Growing Up Social by Unknown
Author:Unknown
Language: eng
Format: mobi
Publisher: Moody Publishers
Published: 2014-12-15T00:00:00+00:00
“The current explosion of digital technology not only is changing the way we live and communicate but is rapidly and profoundly altering our brains.”
—DR. GARY SMALL
chapter nine
screen time and
the brain
When my (Arlene’s) children watch television, they are riveted by what is happening on the screen. When my husband walks into the room and sees them with eyes transfixed and bodies motionless, he declares, “Quick! Turn off the video before their brains are sucked out of their heads!”
No doubt you have seen your kids glued to a screen. Although you know their brains are intact, you probably have wondered what all that technology is doing to their brains. Moving images are extraordinarily stimulating to the brain, whether on a flat-screen television or a smartphone. A child’s growing brain is particularly sensitive, and it is increasingly exposed to new technology.
When a baby is born, he comes into the world equipped with a hundred billion neurons. During the first three years of life, these overabundant neurons are active, building connections to each other. The extra neurons are pruned back around the age of three. It’s like the pruning of a tree; by cutting back the weak connections, the strong ones flourish.
Using MRI scans, neuroscientists have mapped out brain growth in individual children and teenagers. Frontal brain circuits, which control attention, grow fastest between the ages of three to six. The second spurt of synapse formation happens in the brain just before puberty (roughly age eleven in girls, age twelve in boys). Then there’s a pruning back of neurons again in adolescence.1
Some experts theorize this is a particularly important time in development that can impact a child for the rest of his life. Dr. Jay Giedd from the National Institute of Mental Health says, “Our leading hypothesis … is the ‘use it or lose it’ principle. If a teen is doing music or sports or academics, those are the cells and connections that will be hardwired. If they’re lying on the couch or playing video games or [watching] MTV, those are the cells and connections that are going to survive.”2
Digital natives are spending an average of eight hours a day on screens. If your child is one of them, ask yourself: “What type of brain cells and connections will be shaping his future?”

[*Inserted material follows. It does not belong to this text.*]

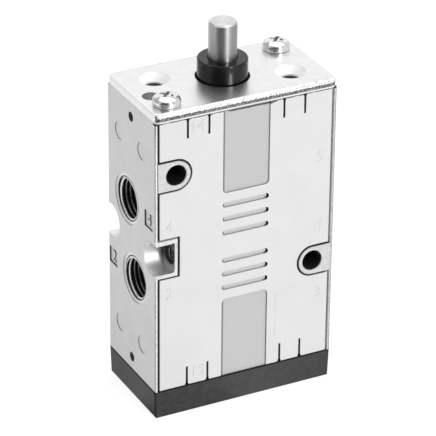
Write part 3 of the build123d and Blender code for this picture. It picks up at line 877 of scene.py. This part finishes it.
rubberFinish = makeMoulded("sealRubber", sealRubber)
spacerFinish = makeMoulded("spacerPlastic", spacerPlastic)
springFinish = makeHazy("springSteel", springSteel, Metallic=1.0)
screwFinish = makeHazy("platedScrew", platedScrew, Metallic=0.92)
gasketFinish = makeGasket()
paint("guide_bush", makeHazy("blackBush", blackBush, Metallic=0.0, IOR=1.44))
paint("plunger", makeTurned("turnedSteel", turnedSteel))
paint("spool", makeTurned("turnedAluminium", turnedAluminium))
paint("end_cap", makeEndCapPlastic())
paint("top_gasket", gasketFinish)
paint("spring_seat", makeHazy("seatBrass", seatBrass, Metallic=1.0))
for nodeName in frame["nodes"]:
    if nodeName.startswith("spool_seal") or nodeName in ("plunger_seal", "end_cap_seal"):
        paint(nodeName, rubberFinish)
    if nodeName.startswith("spacer_cage") or nodeName.endswith("_sleeve"):
        paint(nodeName, spacerFinish)
print("bush, plunger, cap and inner pieces painted")


# Helpers for modelling. A piece is modelled in millimetres and scaled down when it is finished.

def deselectAll():
    bpy.ops.object.select_all(action="DESELECT")


def makeActive(thing):
    deselectAll()
    thing.select_set(True)
    bpy.context.view_layer.objects.active = thing


def remove(thing):
    makeActive(thing)
    bpy.ops.object.delete()


def selectAll():
    bpy.ops.mesh.select_all(action="SELECT")


def startEdit():
    bpy.ops.object.mode_set(mode="EDIT")
    selectAll()


def startPiece(addPrimitive, **settings):
    deselectAll()
    addPrimitive(**settings)
    startEdit()
    return bpy.context.object


def endEdit():
    # out of edit mode, with all faces turned outwards
    selectAll()
    bpy.ops.mesh.normals_make_consistent(inside=False)
    bpy.ops.object.mode_set(mode="OBJECT")


def move(x, y, z):
    bpy.ops.transform.translate(value=(x, y, z))


def extrudeTo(rise, ratio=1.0):
    # takes the selected cap on by this rise, and scales it round the axis
    bpy.ops.mesh.extrude_region_move(TRANSFORM_OT_translate={"value": (0, 0, rise)})
    bpy.ops.transform.resize(value=(ratio, ratio, 1), center_override=(0, 0, 0))


def cutEnds(start, end):
    # cuts all away below start and above end, and closes the cuts
    for level, upward in ((start, False), (end, True)):
        selectAll()
        bpy.ops.mesh.bisect(
            plane_co=(0, 0, level),
            plane_no=(0, 0, 1),
            use_fill=True,
            clear_inner=not upward,
            clear_outer=upward,
        )


def pickFaces(thing, test):
    mesh = bmesh.from_edit_mesh(thing.data)
    for vert in mesh.verts:
        vert.select = False
    for face in mesh.faces:
        face.select = bool(test(face.calc_center_median(), face.normal))
    mesh.select_flush(True)
    bmesh.update_edit_mesh(thing.data)


def pickVerts(thing, test):
    mesh = bmesh.from_edit_mesh(thing.data)
    for part in (*mesh.faces, *mesh.edges):
        part.select = False
    for vert in mesh.verts:
        vert.select = bool(test(vert.co))
    mesh.select_flush(True)
    bmesh.update_edit_mesh(thing.data)


def copyOf(thing):
    makeActive(thing)
    bpy.ops.object.duplicate(linked=False)
    return bpy.context.object


def joinInto(first, *others):
    makeActive(first)
    for other in others:
        other.select_set(True)
    bpy.ops.object.join()
    return first


def applyPlace(thing, place):
    thing.matrix_world = place @ thing.matrix_world
    makeActive(thing)
    bpy.ops.object.transform_apply(location=True, rotation=True, scale=True)


def standAt(thing, origin, xWay, zWay):
    # puts a piece's own x and z along these ways, in millimetres
    applyPlace(thing, placing(origin, xWay, zWay.cross(xWay), zWay))


def finishPiece(thing, name, material, smoothAngle=30):
    thing.name = name
    applyPlace(thing, Matrix.Scale(mm, 4))
    bpy.ops.object.shade_smooth_by_angle(angle=radians(smoothAngle))
    thing.data.materials.clear()
    thing.data.materials.append(material)
    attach(thing, "housing")


def cutThread(look, start, end):
    # a helical ridge round z between two levels, its crest at level 0 where x is greatest
    root = look["rootRadius"]
    crest = look["crestRadius"]
    pitch = look["pitch"]
    ridge = startPiece(bpy.ops.mesh.primitive_plane_add, size=1)
    bpy.ops.transform.resize(value=(abs(root - crest), 1, 1))
    move((root + crest) / 2, 0, 0)
    mesh = bmesh.from_edit_mesh(ridge.data)
    # stands the square up, wide at the root and narrow at the crest
    for vert in mesh.verts:
        atCrest = abs(vert.co.x - crest) < abs(vert.co.x - root)
        half = look["crestHalf"] if atCrest else look["rootHalf"]
        vert.co = Vector((vert.co.x, 0, half if vert.co.y > 0 else -half))
    bmesh.update_edit_mesh(ridge.data)
    pickVerts(ridge, lambda co: abs(co.x - crest) < 0.01)
    bpy.ops.mesh.bevel(offset=look["crestHalf"] * 0.7, segments=2, affect="VERTICES")
    selectAll()
    bpy.ops.mesh.delete(type="ONLY_FACE")
    selectAll()
    move(0, 0, int((start - 2 * pitch) // pitch) * pitch)
    bpy.ops.object.mode_set(mode="OBJECT")
    screw = ridge.modifiers.new("thread", "SCREW")
    screw.axis = "Z"
    screw.angle = 2 * pi
    screw.screw_offset = pitch
    screw.iterations = int((end - start) // pitch) + 5
    screw.steps = look["stepsPerTurn"]
    screw.render_steps = look["stepsPerTurn"]
    bpy.ops.object.modifier_apply(modifier="thread")
    startEdit()
    bpy.ops.mesh.remove_doubles(threshold=0.0005)
    cutEnds(start, end)
    endEdit()
    return ridge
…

your child’s brain on technology
Dr. Gary Small, head of UCLA’s memory and aging research center, conducted a fascinating experiment to demonstrate how people’s brains change in response to Internet use. He took a dozen experienced web surfers and a dozen nonusers and scanned their brains as they performed searches on Google. The computer savvy group showed broad brain activity in the left-front part of the brain known as the dorsolateral prefrontal cortex, while the novices showed little, if any, activity in this area. Their brains look very different when searching the Internet. But when both groups read straight text in a book, the brain scans of the two groups were alike.
The novices were then instructed to spend just one hour a day searching the Internet for five days.